§ **Records with modeling code**:
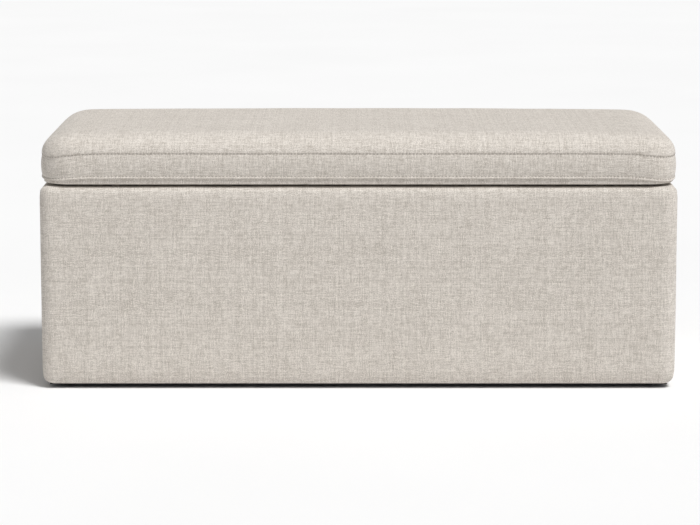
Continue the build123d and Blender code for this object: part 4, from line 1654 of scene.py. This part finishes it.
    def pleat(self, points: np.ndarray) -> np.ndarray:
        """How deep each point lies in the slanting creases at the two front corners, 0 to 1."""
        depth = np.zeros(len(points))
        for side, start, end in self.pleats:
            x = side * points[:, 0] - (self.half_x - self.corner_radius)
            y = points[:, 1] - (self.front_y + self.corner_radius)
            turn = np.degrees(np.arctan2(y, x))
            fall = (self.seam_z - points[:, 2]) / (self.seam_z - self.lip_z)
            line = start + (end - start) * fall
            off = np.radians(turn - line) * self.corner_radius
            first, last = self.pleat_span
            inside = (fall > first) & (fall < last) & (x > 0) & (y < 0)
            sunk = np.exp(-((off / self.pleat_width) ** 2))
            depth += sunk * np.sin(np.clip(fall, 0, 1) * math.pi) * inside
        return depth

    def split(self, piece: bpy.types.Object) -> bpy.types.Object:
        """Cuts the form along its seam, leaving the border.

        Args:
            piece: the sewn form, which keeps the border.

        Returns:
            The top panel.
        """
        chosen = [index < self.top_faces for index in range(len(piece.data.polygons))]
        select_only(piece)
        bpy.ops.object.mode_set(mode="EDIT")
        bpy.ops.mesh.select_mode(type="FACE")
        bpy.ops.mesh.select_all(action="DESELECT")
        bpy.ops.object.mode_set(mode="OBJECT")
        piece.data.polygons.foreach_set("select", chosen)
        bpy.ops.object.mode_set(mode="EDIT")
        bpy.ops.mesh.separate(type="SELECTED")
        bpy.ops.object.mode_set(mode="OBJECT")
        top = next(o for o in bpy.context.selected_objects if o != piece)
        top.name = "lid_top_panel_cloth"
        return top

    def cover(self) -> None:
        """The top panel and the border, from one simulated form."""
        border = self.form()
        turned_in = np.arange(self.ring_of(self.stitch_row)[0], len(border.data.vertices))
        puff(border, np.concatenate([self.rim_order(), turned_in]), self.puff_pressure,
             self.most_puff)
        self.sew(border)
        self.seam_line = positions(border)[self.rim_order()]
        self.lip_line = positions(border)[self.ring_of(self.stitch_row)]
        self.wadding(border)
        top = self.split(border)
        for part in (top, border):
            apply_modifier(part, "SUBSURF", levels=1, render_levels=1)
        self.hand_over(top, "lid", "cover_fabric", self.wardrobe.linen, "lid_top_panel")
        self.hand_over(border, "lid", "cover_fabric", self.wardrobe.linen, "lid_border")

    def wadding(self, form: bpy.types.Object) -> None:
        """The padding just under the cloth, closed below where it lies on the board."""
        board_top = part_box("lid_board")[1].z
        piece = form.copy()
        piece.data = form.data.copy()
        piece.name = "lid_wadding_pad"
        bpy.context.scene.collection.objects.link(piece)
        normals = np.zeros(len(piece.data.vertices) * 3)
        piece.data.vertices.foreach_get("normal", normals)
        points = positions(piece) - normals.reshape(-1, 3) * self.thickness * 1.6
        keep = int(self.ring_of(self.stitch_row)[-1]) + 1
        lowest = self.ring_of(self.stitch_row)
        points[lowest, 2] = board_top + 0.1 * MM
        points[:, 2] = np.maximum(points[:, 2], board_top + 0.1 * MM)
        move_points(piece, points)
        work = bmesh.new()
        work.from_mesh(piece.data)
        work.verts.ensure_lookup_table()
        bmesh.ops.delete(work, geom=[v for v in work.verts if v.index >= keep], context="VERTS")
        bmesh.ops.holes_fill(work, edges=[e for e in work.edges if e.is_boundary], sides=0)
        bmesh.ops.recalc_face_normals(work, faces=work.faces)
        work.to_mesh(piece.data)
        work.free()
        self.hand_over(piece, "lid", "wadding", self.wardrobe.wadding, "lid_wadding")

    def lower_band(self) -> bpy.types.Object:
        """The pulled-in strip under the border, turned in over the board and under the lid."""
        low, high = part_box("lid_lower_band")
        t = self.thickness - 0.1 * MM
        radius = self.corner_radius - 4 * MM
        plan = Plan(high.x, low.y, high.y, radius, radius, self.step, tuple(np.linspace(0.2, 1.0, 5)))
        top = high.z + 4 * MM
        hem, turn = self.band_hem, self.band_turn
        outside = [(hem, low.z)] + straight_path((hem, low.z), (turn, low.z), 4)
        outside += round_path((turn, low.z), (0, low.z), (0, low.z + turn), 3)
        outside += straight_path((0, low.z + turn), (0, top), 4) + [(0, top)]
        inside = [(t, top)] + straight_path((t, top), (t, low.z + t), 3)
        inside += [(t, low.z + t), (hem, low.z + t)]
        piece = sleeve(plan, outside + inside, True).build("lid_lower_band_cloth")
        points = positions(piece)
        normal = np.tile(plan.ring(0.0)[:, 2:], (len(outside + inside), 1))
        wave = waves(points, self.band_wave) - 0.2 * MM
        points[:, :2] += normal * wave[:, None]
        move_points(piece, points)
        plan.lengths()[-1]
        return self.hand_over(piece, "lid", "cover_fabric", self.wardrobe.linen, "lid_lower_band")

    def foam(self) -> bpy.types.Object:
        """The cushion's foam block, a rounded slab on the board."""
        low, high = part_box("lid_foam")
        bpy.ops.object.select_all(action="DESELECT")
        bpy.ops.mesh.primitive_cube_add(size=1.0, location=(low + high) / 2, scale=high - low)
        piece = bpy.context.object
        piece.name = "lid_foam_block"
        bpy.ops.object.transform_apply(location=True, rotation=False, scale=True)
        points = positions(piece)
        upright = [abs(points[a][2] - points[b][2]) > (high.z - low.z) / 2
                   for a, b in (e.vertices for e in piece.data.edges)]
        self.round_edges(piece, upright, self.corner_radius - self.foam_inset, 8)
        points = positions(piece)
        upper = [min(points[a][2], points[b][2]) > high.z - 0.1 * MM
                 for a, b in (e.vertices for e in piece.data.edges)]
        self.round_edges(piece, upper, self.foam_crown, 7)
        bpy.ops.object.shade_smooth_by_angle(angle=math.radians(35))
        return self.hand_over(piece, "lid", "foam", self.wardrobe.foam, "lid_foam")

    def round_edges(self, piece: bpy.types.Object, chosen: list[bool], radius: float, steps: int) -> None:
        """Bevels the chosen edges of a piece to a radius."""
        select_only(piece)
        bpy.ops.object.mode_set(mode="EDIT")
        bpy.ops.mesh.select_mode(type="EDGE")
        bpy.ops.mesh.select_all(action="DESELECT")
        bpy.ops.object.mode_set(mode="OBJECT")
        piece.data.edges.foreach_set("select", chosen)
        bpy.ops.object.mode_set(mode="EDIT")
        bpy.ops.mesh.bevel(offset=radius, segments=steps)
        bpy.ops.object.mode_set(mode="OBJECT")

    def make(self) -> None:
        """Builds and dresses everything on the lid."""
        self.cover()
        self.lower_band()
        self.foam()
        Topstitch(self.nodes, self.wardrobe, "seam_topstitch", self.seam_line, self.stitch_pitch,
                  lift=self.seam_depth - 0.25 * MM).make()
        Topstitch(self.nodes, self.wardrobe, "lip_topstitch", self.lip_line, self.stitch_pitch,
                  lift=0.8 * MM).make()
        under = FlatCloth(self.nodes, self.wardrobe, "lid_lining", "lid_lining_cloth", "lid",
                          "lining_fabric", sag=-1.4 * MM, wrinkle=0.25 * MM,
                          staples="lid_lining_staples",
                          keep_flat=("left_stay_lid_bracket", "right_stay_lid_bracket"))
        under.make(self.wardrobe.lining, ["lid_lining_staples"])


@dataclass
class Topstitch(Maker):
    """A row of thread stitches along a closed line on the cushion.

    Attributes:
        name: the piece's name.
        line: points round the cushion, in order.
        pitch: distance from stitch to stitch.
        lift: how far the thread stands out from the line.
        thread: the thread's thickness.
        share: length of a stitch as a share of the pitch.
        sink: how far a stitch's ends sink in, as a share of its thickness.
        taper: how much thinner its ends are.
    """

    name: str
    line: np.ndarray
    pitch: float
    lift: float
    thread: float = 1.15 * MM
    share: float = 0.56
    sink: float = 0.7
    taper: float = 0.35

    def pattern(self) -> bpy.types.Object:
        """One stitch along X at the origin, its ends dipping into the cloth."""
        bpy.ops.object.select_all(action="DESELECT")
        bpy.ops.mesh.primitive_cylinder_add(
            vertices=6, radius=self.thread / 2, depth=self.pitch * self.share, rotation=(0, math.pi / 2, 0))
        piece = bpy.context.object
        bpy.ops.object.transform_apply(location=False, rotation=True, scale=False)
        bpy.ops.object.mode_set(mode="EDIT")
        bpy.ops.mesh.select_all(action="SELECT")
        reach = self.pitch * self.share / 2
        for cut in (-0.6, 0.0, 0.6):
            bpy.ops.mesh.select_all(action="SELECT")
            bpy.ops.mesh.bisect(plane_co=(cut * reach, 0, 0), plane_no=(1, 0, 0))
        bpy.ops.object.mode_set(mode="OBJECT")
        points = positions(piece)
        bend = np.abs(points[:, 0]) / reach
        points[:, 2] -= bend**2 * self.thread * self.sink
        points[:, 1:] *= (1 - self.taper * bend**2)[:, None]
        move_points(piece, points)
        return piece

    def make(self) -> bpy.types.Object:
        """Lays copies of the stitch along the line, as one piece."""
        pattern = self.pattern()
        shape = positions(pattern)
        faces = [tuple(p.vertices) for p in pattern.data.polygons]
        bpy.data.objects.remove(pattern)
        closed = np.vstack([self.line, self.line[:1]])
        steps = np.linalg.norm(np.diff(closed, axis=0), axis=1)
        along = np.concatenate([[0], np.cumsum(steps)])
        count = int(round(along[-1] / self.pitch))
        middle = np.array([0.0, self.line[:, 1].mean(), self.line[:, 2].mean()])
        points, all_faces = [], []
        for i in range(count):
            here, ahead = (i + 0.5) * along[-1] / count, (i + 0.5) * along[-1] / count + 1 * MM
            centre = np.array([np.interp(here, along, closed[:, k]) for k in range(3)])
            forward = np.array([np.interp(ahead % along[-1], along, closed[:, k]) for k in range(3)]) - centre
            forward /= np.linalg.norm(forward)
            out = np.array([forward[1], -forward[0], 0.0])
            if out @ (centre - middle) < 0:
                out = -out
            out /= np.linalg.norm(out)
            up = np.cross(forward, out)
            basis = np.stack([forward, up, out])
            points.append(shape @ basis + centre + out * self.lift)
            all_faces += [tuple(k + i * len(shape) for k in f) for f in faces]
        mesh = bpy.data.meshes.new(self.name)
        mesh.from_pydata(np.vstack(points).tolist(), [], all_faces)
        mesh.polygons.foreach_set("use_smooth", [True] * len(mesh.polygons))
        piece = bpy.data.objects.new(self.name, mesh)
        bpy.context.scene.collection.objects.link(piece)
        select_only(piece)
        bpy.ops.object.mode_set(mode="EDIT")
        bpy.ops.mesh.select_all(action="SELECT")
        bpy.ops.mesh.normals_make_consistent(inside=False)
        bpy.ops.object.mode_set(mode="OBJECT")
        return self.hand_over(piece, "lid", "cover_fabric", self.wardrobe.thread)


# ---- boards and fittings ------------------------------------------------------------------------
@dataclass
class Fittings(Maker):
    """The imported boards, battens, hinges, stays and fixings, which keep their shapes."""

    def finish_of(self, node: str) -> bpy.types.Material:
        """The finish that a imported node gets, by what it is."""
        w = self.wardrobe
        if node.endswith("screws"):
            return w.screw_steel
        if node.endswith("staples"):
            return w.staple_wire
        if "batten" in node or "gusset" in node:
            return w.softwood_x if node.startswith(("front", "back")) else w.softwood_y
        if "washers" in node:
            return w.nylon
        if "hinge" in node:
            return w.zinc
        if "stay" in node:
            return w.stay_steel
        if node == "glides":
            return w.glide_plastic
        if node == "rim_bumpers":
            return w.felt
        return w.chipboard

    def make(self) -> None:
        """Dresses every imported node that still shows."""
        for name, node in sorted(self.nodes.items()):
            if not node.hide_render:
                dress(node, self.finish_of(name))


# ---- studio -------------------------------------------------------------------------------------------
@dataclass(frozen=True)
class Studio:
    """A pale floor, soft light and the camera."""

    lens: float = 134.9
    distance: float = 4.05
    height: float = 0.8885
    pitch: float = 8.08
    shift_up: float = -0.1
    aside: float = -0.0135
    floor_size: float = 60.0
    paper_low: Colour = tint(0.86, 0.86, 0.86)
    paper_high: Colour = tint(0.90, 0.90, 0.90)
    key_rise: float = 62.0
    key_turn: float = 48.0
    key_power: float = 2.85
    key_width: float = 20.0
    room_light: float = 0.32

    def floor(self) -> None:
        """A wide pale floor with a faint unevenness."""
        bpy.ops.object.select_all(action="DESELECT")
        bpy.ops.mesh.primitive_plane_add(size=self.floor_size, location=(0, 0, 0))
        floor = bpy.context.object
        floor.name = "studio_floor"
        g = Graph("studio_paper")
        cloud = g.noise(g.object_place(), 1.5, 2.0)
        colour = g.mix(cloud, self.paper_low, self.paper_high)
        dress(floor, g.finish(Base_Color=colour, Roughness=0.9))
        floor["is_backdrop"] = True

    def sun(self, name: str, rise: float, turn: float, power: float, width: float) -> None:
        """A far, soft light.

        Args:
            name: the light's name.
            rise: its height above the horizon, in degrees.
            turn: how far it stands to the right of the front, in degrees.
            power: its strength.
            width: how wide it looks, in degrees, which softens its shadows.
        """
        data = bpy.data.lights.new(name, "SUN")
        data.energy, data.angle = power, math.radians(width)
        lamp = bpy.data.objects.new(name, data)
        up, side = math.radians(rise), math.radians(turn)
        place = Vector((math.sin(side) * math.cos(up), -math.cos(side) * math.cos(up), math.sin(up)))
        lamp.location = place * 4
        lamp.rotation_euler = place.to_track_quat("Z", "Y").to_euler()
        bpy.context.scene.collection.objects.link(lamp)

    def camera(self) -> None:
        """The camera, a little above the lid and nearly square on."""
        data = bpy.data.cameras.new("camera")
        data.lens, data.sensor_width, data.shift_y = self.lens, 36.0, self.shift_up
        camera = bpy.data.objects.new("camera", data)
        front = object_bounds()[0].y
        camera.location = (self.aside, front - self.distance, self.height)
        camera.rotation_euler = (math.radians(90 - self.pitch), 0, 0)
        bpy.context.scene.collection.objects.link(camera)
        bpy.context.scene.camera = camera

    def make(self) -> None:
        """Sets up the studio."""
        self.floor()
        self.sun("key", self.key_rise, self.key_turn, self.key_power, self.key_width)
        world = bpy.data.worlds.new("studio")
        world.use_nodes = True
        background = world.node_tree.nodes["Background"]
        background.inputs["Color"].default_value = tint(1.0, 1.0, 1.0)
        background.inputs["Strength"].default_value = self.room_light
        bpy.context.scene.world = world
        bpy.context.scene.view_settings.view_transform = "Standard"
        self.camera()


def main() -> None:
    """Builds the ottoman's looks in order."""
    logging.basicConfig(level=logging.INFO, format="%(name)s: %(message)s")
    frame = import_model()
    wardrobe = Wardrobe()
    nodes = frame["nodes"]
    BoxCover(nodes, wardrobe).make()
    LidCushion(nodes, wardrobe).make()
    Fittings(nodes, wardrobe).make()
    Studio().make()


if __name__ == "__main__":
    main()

==

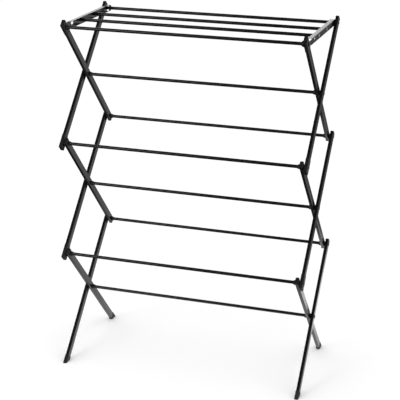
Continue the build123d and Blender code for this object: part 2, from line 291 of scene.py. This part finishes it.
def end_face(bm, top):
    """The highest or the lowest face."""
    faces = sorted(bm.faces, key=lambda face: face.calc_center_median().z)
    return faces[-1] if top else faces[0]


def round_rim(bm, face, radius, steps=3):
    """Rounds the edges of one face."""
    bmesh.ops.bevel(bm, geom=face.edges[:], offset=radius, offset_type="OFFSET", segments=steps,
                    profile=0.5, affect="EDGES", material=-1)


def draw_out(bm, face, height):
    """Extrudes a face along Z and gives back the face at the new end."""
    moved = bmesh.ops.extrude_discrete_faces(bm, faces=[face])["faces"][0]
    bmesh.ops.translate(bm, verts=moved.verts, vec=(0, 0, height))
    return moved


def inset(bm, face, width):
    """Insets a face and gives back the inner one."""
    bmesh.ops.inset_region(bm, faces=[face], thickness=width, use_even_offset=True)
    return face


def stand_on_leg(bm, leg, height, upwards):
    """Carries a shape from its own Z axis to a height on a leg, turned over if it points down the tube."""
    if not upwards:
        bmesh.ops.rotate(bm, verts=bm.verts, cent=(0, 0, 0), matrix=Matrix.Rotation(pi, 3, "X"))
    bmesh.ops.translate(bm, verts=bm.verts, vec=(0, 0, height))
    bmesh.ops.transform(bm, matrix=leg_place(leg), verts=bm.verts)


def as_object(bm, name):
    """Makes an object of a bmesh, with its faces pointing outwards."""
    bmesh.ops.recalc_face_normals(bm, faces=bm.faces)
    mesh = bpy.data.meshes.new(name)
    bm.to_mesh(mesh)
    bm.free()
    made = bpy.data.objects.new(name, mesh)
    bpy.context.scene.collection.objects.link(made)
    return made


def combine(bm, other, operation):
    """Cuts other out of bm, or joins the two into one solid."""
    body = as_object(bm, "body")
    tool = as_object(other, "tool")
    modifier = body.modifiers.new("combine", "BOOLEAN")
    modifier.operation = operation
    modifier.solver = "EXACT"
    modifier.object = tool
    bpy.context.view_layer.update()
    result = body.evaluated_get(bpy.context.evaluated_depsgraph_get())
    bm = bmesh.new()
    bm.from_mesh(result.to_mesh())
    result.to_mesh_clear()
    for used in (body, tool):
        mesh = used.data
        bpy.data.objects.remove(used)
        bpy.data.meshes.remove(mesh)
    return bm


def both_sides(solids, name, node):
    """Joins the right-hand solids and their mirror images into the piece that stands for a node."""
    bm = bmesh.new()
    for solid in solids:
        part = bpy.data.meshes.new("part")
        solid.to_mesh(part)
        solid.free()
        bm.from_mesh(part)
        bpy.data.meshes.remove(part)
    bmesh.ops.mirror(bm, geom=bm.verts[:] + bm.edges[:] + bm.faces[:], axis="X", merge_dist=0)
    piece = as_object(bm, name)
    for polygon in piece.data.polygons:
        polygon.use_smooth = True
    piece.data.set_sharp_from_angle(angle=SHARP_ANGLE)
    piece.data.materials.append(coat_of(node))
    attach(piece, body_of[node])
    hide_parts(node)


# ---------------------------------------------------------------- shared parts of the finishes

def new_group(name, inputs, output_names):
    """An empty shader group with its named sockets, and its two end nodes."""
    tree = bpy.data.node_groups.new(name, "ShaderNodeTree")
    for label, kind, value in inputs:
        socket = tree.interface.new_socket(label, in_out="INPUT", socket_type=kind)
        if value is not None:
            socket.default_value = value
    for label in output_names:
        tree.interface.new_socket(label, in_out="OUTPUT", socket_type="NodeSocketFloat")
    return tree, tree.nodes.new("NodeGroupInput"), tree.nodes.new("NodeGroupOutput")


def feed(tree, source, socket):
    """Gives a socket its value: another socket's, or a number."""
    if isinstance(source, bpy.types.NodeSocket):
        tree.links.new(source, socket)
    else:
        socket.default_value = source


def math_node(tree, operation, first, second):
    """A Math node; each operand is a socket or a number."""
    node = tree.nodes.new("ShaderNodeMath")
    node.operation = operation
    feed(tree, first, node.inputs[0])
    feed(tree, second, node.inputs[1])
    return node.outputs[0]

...

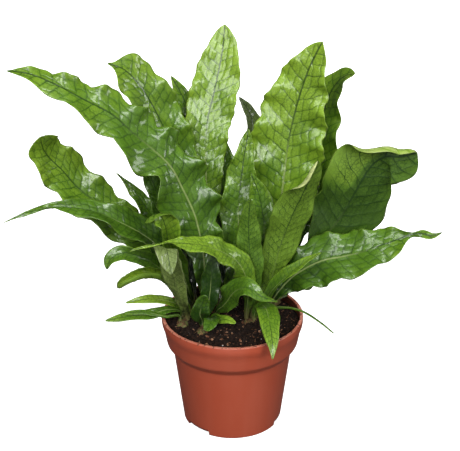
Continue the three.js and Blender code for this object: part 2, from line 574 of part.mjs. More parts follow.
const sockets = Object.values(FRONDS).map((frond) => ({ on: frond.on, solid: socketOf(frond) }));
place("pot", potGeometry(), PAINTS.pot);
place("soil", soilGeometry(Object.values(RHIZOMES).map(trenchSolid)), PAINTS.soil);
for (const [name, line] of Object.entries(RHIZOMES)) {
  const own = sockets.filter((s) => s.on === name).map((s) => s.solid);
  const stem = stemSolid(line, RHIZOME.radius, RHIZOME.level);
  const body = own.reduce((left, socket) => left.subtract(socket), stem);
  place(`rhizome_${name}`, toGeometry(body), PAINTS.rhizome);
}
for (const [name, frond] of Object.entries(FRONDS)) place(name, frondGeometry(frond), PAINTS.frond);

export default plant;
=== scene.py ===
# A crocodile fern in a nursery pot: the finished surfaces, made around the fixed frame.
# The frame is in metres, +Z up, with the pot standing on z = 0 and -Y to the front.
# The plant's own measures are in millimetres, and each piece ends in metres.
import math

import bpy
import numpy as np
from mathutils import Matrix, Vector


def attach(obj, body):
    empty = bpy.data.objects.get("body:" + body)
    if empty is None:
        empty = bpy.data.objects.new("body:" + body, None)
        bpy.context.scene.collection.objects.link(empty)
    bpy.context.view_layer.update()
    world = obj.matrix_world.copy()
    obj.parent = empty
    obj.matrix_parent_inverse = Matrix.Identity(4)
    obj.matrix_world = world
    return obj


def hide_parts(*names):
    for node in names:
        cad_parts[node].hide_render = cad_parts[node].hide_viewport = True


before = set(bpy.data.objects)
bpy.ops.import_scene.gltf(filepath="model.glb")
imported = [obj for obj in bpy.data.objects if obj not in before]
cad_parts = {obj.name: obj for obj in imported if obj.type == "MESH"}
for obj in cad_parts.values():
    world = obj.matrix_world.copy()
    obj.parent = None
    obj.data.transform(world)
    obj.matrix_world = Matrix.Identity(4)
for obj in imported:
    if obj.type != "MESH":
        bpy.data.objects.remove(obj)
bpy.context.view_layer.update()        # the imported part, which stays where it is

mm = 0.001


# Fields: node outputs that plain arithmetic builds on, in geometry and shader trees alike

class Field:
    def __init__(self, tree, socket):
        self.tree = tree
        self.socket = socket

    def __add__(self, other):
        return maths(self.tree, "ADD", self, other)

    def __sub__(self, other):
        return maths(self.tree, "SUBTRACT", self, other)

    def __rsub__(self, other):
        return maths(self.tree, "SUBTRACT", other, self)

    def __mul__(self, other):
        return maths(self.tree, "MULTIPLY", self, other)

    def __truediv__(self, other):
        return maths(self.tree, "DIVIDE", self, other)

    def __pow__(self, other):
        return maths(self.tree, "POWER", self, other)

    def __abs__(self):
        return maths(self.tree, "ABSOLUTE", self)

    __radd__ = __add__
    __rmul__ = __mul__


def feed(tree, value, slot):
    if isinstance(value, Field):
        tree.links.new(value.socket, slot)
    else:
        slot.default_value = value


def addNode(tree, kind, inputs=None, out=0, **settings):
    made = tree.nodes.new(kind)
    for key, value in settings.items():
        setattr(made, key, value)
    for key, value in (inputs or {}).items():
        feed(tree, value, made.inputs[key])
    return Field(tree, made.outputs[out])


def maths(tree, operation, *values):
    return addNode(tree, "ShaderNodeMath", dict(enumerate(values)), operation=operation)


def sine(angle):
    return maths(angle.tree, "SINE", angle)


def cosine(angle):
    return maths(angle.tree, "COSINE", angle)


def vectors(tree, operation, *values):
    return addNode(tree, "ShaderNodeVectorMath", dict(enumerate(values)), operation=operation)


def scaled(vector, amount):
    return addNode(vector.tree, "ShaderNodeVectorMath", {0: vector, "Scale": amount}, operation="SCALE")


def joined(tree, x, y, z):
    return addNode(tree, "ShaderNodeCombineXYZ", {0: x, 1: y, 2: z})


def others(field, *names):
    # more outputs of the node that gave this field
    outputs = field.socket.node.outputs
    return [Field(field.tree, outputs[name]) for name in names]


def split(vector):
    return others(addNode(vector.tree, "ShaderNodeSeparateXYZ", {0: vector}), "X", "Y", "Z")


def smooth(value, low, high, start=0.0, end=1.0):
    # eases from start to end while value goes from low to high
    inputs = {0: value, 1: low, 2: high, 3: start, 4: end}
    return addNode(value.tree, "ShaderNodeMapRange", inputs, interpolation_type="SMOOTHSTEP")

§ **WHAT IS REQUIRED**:
Look back at the entries above. Retype the line with "Continue the three.js", the line with "bpy.context.scene.collection.objects.link(empty)", and all lines in between.

§ **THE ANSWER**:
Continue the three.js and Blender code for this object: part 2, from line 574 of part.mjs. More parts follow.
const sockets = Object.values(FRONDS).map((frond) => ({ on: frond.on, solid: socketOf(frond) }));
place("pot", potGeometry(), PAINTS.pot);
place("soil", soilGeometry(Object.values(RHIZOMES).map(trenchSolid)), PAINTS.soil);
for (const [name, line] of Object.entries(RHIZOMES)) {
  const own = sockets.filter((s) => s.on === name).map((s) => s.solid);
  const stem = stemSolid(line, RHIZOME.radius, RHIZOME.level);
  const body = own.reduce((left, socket) => left.subtract(socket), stem);
  place(`rhizome_${name}`, toGeometry(body), PAINTS.rhizome);
}
for (const [name, frond] of Object.entries(FRONDS)) place(name, frondGeometry(frond), PAINTS.frond);

export default plant;
=== scene.py ===
# A crocodile fern in a nursery pot: the finished surfaces, made around the fixed frame.
# The frame is in metres, +Z up, with the pot standing on z = 0 and -Y to the front.
# The plant's own measures are in millimetres, and each piece ends in metres.
import math

import bpy
import numpy as np
from mathutils import Matrix, Vector


def attach(obj, body):
    empty = bpy.data.objects.get("body:" + body)
    if empty is None:
        empty = bpy.data.objects.new("body:" + body, None)
        bpy.context.scene.collection.objects.link(empty)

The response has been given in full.